Right now, I’m involved in international efforts/activities on the status of women in the world and the participation of women in science. Half of the human race is female, and we have a contribution to make in every area of scientific investigation. I have always worked in male dominated fields, and only a few of my colleagues have shared my Hispanic heritage. As a physics undergraduate at the University of Rochester, I was one of eighty students; only two were women, and I was the only minority. When I was at Stanford University for my Ph.D., I was the only woman out of eight to continue in science. Today, in the biology department at New Mexico State University, only four out of 19 tenure-track faculty are women. I am one of only two permanent women faculty members there. This is just an example from my workplace. However, around the world, women are not represented equally. In some cases, the inequality can be devastating. Women are poorer than men in our own country and around the world. Training women in the sciences ensures that women’s ideas about the direction of science are included in the questions we ask, but it also gives women a better life—you can make a good living as a scientist.
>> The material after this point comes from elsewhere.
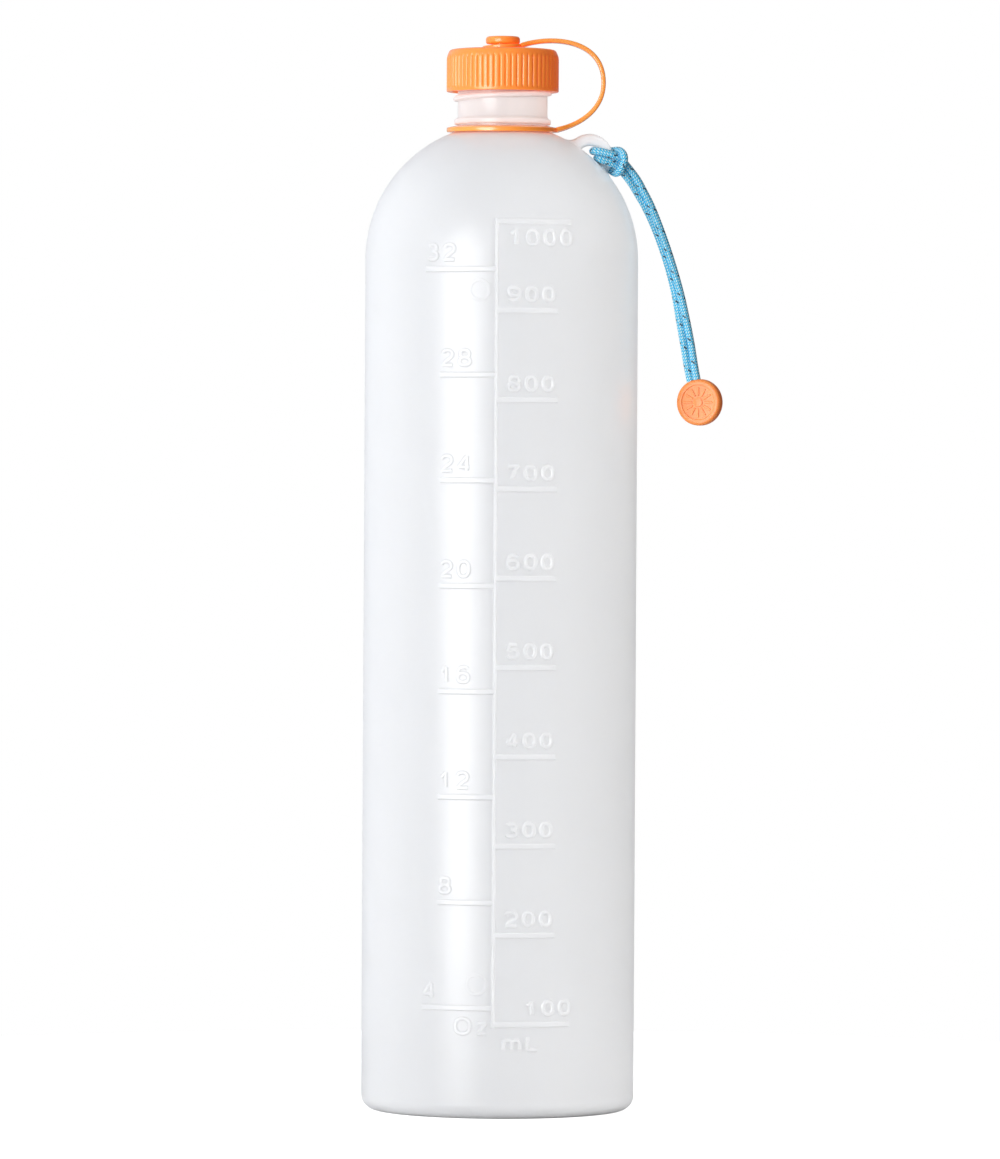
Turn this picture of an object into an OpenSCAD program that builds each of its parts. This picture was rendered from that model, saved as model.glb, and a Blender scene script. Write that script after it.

Through international dialogue on the status of women, I have learned that communication between countries and listening to the voices of the underprivileged are important. My research presently lies in the area of communication. I study the nervous system. The nervous system itself is about communication: its function is to give information to the brain about internal or external happenings. In particular, I am interested in the neural regeneration that can help restore hearing loss. Many people are born without hearing, and many lose it progressively through life due to a variety of causes. In my lab, we examine the sensory cells that are responsible for hearing. We hope to stop specific types of hearing loss through the repair and restoration of cells in the nervous system.
Science is a universal language that the whole world can use to communicate, from one nation or culture to the next. Science created a way for me to connect with others in the world, people of all different ethnicities. In this way, all of us from different nations and cultures can learn from and respect one another. For me, learning this universal language of science has helped me heal from the discrimination I faced as a child, and it holds tremendous potential to continue to break down barriers of oppression and hatred—to create a world without borders.